Step 1: Load the Data
logFilePath = "path/to/log/file"
logData = spark.read.text(logFilePath)
Step 2: Parse the Logs
Assume the logs are in a format like:
127.0.0.1 - - [10/Oct/2020:13:55:36 +0000] "GET /index.html HTTP/1.1" 200 1043
We need to extract fields like IP address, timestamp, request type, URL, status code, and size.
import re
from pyspark.sql.functions import regexp_extract
logPattern = r'^(\S+) - - \[(\S+ -\d{4})\] "(\S+) (\S+) \S+" (\d{3}) (\d+)'
logsDF = logData.select(regexp_extract('value', logPattern, 1).alias('ip'),
regexp_extract('value', logPattern, 2).alias('timestamp'),
regexp_extract('value', logPattern, 3).alias('method'),
regexp_extract('value', logPattern, 4).alias('url'),
regexp_extract('value', logPattern, 5).alias('status'),
regexp_extract('value', logPattern, 6).alias('size'))
Step 3: Analyze the Data
3.1. Most Frequent Errors
errorsDF = logsDF.filter(logsDF.status.startswith('5'))
errorCounts = errorsDF.groupBy('status').count().orderBy('count', ascending=False)
errorCounts.show()
3.2. Peak Traffic Times
from pyspark.sql.functions import hour
logsDF = logsDF.withColumn('hour', hour('timestamp'))
trafficCounts = logsDF.groupBy('hour').count().orderBy('count', ascending=False)
trafficCounts.show()
Conclusion
PySpark is a powerful tool for large-scale data processing and analytics.
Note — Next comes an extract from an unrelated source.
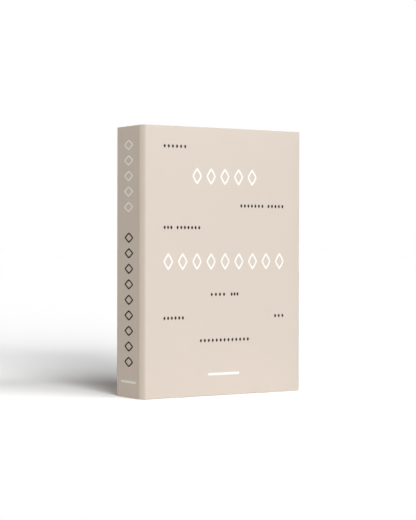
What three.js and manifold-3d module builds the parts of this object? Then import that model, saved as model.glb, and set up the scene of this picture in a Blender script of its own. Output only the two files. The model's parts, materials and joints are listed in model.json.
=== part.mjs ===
// Fire blanket in a book-shaped rigid box.
//
// A casebound shell (back board, spine board, front board, all covered in one paper) carries a
// shallow board tray. The folded glass-cloth blanket sits in the tray with two webbing pull tabs,
// and the front cover swings open on a paper hinge along the spine's front edge.
//
// Millimetres, +Z up. Origin: centre of the box's footprint on its resting plane.
// Front cover faces -Y, spine faces -X, fore-edge faces +X. The box is shown closed.

import * as THREE from 'three';
import { mergeVertices } from 'three/addons/utils/BufferGeometryUtils.js';
import Module from 'manifold-3d';

const wasm = await Module();
wasm.setup();

// ---------------------------------------------------------------- driving dimensions
const HEIGHT = 270;          // tail to head
const WIDTH = 189.4;         // spine to fore-edge
const DEPTH = 51;            // front cover to back cover

const PAPER = 0.3;           // covering paper
const GLUE = 0.05;           // glue line between two glued sheets
const BOARD = 2.5;           // case greyboard
const TURN_IN = 14;          // covering paper turned over on to the inside of the boards
const TURN_INSET = 0.01;     // turned sheets end this far inside the outer sheet's faces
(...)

Its seamless integration with Python, coupled with Spark’s robust capabilities, makes it a go-to choice for data engineers and data scientists. In this guide, we covered the fundamentals of PySpark, its core components, and a practical use case of log data analysis. By mastering PySpark, you can unlock the potential of big data and drive insightful, data-driven decisions.